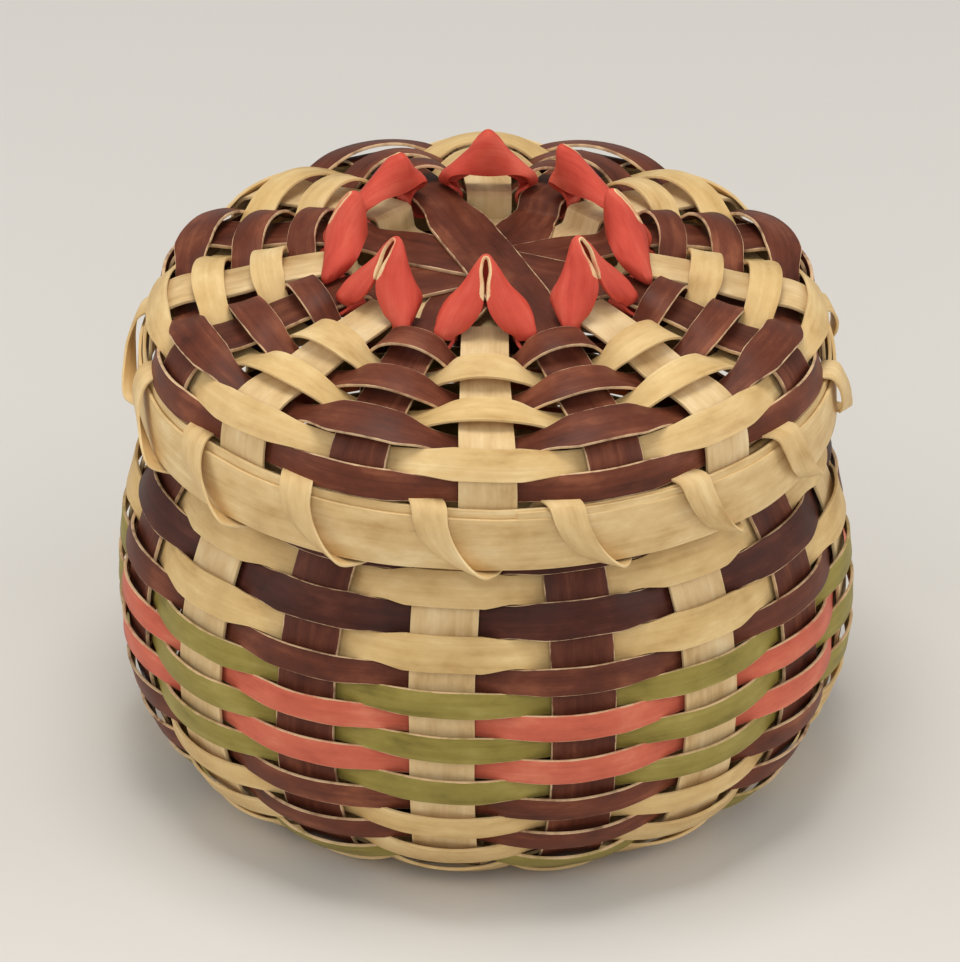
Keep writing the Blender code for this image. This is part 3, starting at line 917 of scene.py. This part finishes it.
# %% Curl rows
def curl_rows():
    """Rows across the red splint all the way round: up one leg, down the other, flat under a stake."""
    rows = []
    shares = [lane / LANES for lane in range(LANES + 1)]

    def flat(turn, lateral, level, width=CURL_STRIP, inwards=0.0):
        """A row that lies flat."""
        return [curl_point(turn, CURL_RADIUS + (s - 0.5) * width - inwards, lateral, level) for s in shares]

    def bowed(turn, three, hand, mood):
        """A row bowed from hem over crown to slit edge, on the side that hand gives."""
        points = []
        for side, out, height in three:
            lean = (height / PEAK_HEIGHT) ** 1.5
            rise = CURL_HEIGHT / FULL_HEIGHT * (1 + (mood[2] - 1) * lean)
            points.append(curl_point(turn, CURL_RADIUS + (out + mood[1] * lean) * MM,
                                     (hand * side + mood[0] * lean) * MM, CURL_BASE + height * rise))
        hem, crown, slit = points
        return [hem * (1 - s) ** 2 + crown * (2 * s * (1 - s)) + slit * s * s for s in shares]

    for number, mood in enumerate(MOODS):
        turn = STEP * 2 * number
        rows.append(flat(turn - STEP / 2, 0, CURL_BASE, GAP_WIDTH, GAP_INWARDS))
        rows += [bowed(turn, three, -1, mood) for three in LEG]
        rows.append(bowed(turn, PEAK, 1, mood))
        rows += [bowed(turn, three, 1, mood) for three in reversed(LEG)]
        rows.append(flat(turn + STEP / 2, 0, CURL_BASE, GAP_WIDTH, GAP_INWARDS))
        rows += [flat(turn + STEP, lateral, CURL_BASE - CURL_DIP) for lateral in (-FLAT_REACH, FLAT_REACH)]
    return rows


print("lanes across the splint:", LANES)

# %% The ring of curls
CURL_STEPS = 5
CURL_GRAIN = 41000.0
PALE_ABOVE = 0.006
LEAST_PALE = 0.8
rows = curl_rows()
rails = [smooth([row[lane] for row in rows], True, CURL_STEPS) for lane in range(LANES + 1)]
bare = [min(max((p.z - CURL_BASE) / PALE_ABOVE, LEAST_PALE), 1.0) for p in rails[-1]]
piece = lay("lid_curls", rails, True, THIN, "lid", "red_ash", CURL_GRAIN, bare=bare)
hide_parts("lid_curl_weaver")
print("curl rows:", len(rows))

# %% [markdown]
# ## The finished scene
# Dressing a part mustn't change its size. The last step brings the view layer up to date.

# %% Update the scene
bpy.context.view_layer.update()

▸ **What you need to do**:
Reproduce exactly, please, only the lines from the start of the data above to the line that contains "return [curl_point(turn, CURL_RADIUS", with both ends kept.

▸ **Solution to this problem**:
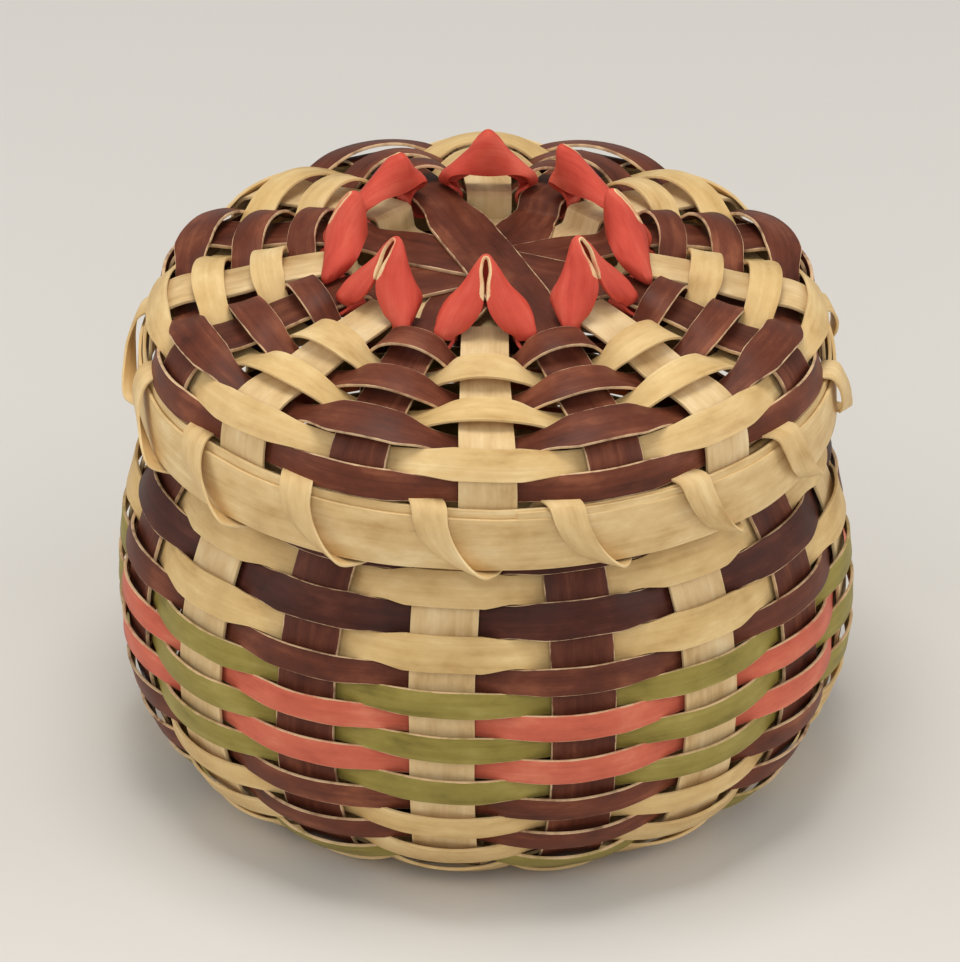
Keep writing the Blender code for this image. This is part 3, starting at line 917 of scene.py. This part finishes it.
# %% Curl rows
def curl_rows():
    """Rows across the red splint all the way round: up one leg, down the other, flat under a stake."""
    rows = []
    shares = [lane / LANES for lane in range(LANES + 1)]

    def flat(turn, lateral, level, width=CURL_STRIP, inwards=0.0):
        """A row that lies flat."""
        return [curl_point(turn, CURL_RADIUS + (s - 0.5) * width - inwards, lateral, level) for s in shares]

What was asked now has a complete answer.